To build the container for this recipe file, use the command build:

docker build -t mycontainer workdir

Now you can run apache using the container:

docker run -d -P 9999:80 --name=Debianapache mycontainer:latest

Commands

Execute a command from whithin the container:

docker exec -d mycontainer echo "hello"

Interactive shell from the container:

docker exec -it mycontainer bash

Download ready-to-use docker container

To download a particular image, or set of images (i.e., a repository), use docker pull. If no tag is provided, Docker Engine uses the :latest tag as a default. This command pulls the debian:jessie image:

docker pull debian:jessie

Check your images on docker

docker image ls

Docker vs. Singularity for data processing

Singularity is a container runtime, like Docker, but it starts from a very different place. It favors integration rather than isolation, while still preserving security restrictions on the container, and providing reproducible images.

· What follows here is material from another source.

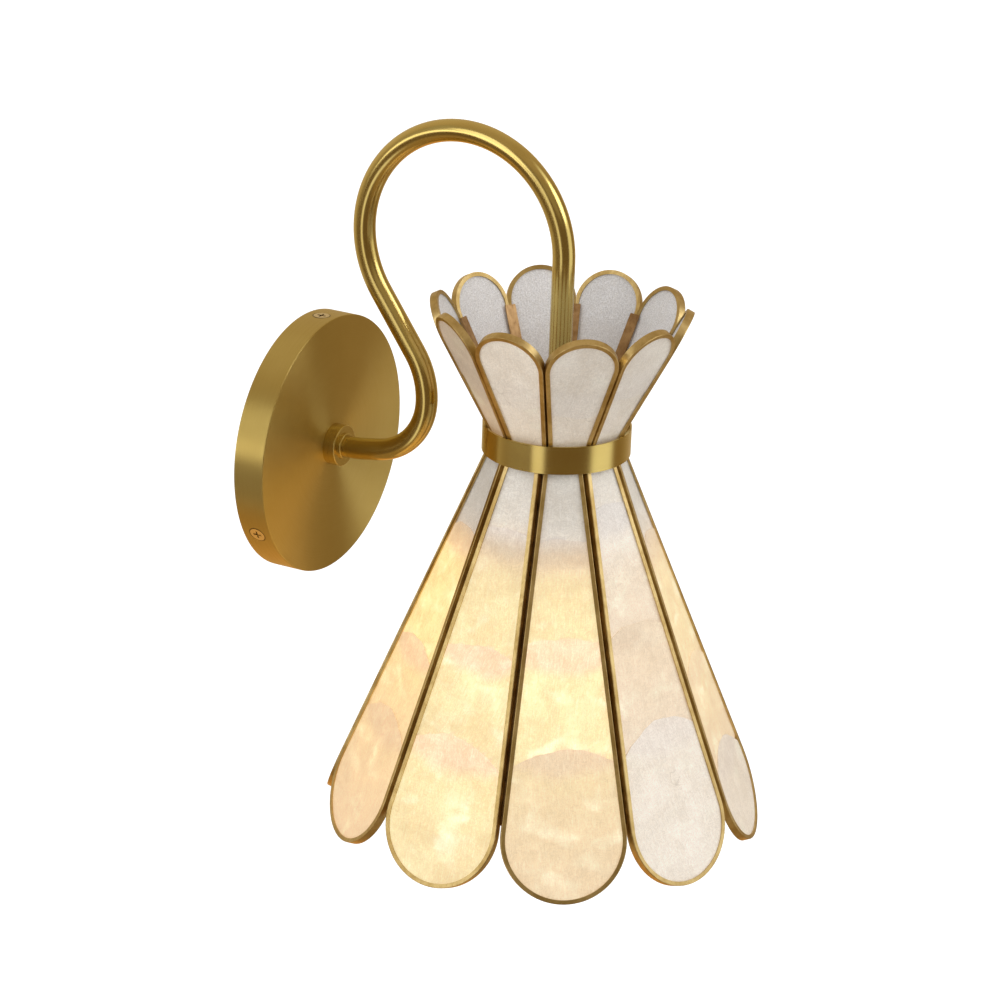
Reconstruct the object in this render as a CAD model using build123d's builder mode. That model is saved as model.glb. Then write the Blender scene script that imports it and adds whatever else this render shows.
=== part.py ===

Singularity requires sudo privileges to build an image of container.
Singularity has its own image format, but it can also load images from Docker registries.
Docker images are stored off in the local image cache, and you are expected to interact with them using the docker image command. In contrast, Singularity images are just normal files on your filesystem that you can move and execute as you want.
Docker has a bigger ecosystem than Singularity: it has Mac and Windows integration, lots and lots of tools support it. Singularity is a less popular tool, with for example beta Mac support but no Windows support at the moment.
However Docker (such as Windows and Mac) is a private corporation product while Singularity is a libre software. So even if Docker is distributed as a freeware with few restrictions, it may change over time. So if you are working for a public research lab it is better to favor a libre solution. Taxpayers' money should not be used to serve private interests when an equivalent solution is available for free.